#edcmooc departures

The start of EDCMOOC was hard to pin down, and it’s clear it will not end simply, either. There is still so much to do, and so much to say.

Online endings are something we have experience with, and something I am very interested in from a research and a teaching point of view. Online departures do not always seem like departures, if the members of an online group or an event are still where they were, materially connected to the same devices, in the same geographical locations, with ongoing links to one another. For that reason, I think those endings have to be handled with care to ensure that they can be experienced as sad, relieving, exhilarating, proud, transitional, or however else they may be felt. There has to be some kind of deliberate marker of an ending, to give people permission to go. (which doesn’t mean they won’t come back together in new ways.)

So, while I have every enthusiasm for the ideas people are sharing about how to stay in touch, how to keep the work of EDCMOOC going, how to sustain and grow the network,  I also believe that these things have to have a purpose and a driving force that is post-EDCMOOC.
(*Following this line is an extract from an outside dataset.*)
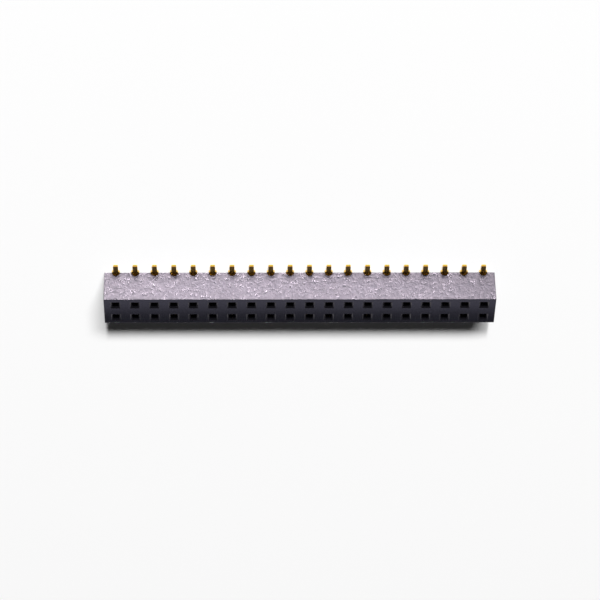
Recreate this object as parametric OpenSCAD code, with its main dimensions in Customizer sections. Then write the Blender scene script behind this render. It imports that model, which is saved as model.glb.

Having said all that, I am more than content to appreciate what unfolds next, whether or not I see it as departure-like. But if others find this idea interesting, some questions might be: what work do you want to do next? What project can you start, what event can you plan, what course can you develop? What should your EDCMOOC become?

The answer will be different for different groups and individuals as you move on from this (partly) shared experience, which is as it should be. I hope that people will keep using the tag where relevant, sometimes, as a marker that ‘EDCMOOC was here’. But EDCMOOC itself is a happening, and happenings are of a time. They are openings, made to be passed through.

References:

Kazmer, M. (2007). Beyond C U L8R: disengaging from online social worlds. New Media & Society 9(1); 111-138.

5 thoughts on “#edcmooc departures

    • thanks! It’s such a great occasion, for graduates and staff. Often graduates tell us they’re at their computers with their families around them, watching too. It’s all very moving.

  1. Pingback: A short reading list for continuing #edcmooc | Teaching 'E-learning and Digital Cultures'

  2. no question this thingy ain’t over, even if it just becomes an insignia… for very many of us though edcm will take on new creative life through writing and other representations, as we come to recognise its ‘learning outcomes’ in our changing practices, and the ‘artyfact’ as just their narrative device – mooc mortuus est, vivat mooc!